Tuesday, March 12, 2013

A Good Idea At the Time



Okay, it’s time to fess up about the fake DS Art-chaeology video. This repetitive picture loop wasn’t part of any penny arcade machine, or ancient stereoscopic device. It was just the sad result of a bad marketing decision.

DS Art-chaeology

Back in the last century, I made the bold decision to promote my artwork on the national stage. I had a dozen or so pictures, a couple of which were selling well enough to bring in grocery money. A handful of framing shops were interested in selling prints of my work, and suggested that other art outlets might also be willing to give my pictures a try.

It sounded like a good plan, so I took their advice and carried my prints to a national wholesale art and frame show, where thousands of gallery owners from all over the country traveled to make their art purchases for the coming year.

I knew I was taking a risk. An unknown artist could hardly hope to gain the serious attention of art dealers in such a crowded venue, especially with complicated black and white drawings (“Color captures, simple sells.”), and very little time to describe the intricate designs and amusing puns.

The experiment met with some success, paid rent for a month or two, but didn’t allow me to retire at an early age. Let’s call it a good start, with lots of room for improvement.

What the project really needed was something that would grab my customers right out of the aisle, capturing their attention and their imaginations (and their wallets, too) – some new, incandescent graphic strategy that would turn eyes and footsteps directly toward my display.

The answer? Video! I would create a moving picture of my static drawings – an animated version of my product catalog that would be absolutely irresistible to art buyers everywhere.

I spent days working out a detailed storyboard, showing how my drawings would appear in a precise sequence, one after the other, each expanding slowly to fill the video screen, each new picture growing out of a single component part of the preceding composite image. Nothing like it had ever been shown at a wholesale art show before. No small art producer had ever taken such a courageous step. All I had to do now was save enough money to have the images converted to an endless tape loop in a state-of-the-art television studio – an expensive proposition in the 1990’s, but clearly worth the investment.

The whole package (video production, copies on VHS tape, and a brand new combination TV/videocassette recorder-player) set me back about three grand. For a single dad trying to get an art business off the ground, that was real money. (Come to think of it, that’s still real money.)

The new VCR was the ideal addition to my trade show exhibit: a portable television and cassette port, all in one compact unit, with automatic rewind built right in. Just place it on the table, plug it in, and I'd be ready to go.

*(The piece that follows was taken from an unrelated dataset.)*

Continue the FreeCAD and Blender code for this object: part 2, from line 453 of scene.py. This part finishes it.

The best part of the TV/VCR combo was the color – or lack of it. In a dramatic departure from the ubiquitous black plastic television casing, this unit was completely white! This sculptured snow-white cube would fit seamlessly into my art display, just another paper-looking background with my work showing on the front. Only this time my drawings would be moving, unfolding in an endless, ever-changing design.

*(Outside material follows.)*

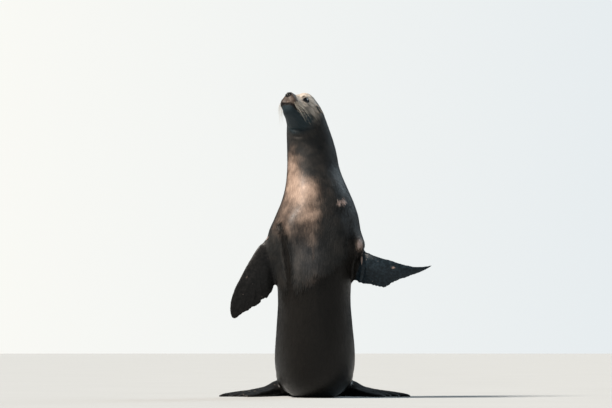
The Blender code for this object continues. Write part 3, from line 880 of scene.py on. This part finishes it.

I couldn't wait to unveil it at the show.

I was all ready with my sales pitch: “Your customers will be just as intrigued as you are! One complex image born from the one before, in an ever-changing montage of shapes and subjects!” My booth would be jammed with buyers. Print sales would skyrocket. I would be smothered with demands for the video - art dealers would need one copy for themselves, and one for each of their stores. (Autographed, of course.) This was going to be AWESOME.

What could possibly go wrong? (Did I mention that I bought a white television?)

Turns out, white TV screens weren’t so rare after all.. In those days, we called them computers.

This solitary oversight completely unraveled my ingenious marketing plan. And it didn't take long to find out, either. Halfway through the booth set-up process, before the show even opened, a fellow vendor stopped by to see how my business was going. The videotape was already rolling, and instantly captured his attention.

“How about that!” he exclaimed. “All this time I thought you drew these pictures by hand. But look- you’ve been doing ‘em on a computer!”

Everyone who saw my expensive, innovative display came to exactly the same conclusion. Sales plummeted. After that dismal debut, my State-of-the-DS Art VHS video loop disappeared onto a shelf for a decade and a half.

By the time it was re-discovered, the original tape was showing its age, and video technology had changed so much that took six different processes to translate the data into a usable format: VHS to digital camera to DVD to HDTV to iMovie to YouTube.

The quality of the resulting vid was far less than we had hoped, but under the circumstances, this was the best that we could do. Ironically, the technical imperfections made our hi-tech video look an awful lot like an old celluloid film projection – so we went with the new theme, added some sound effects, and the rest is … history.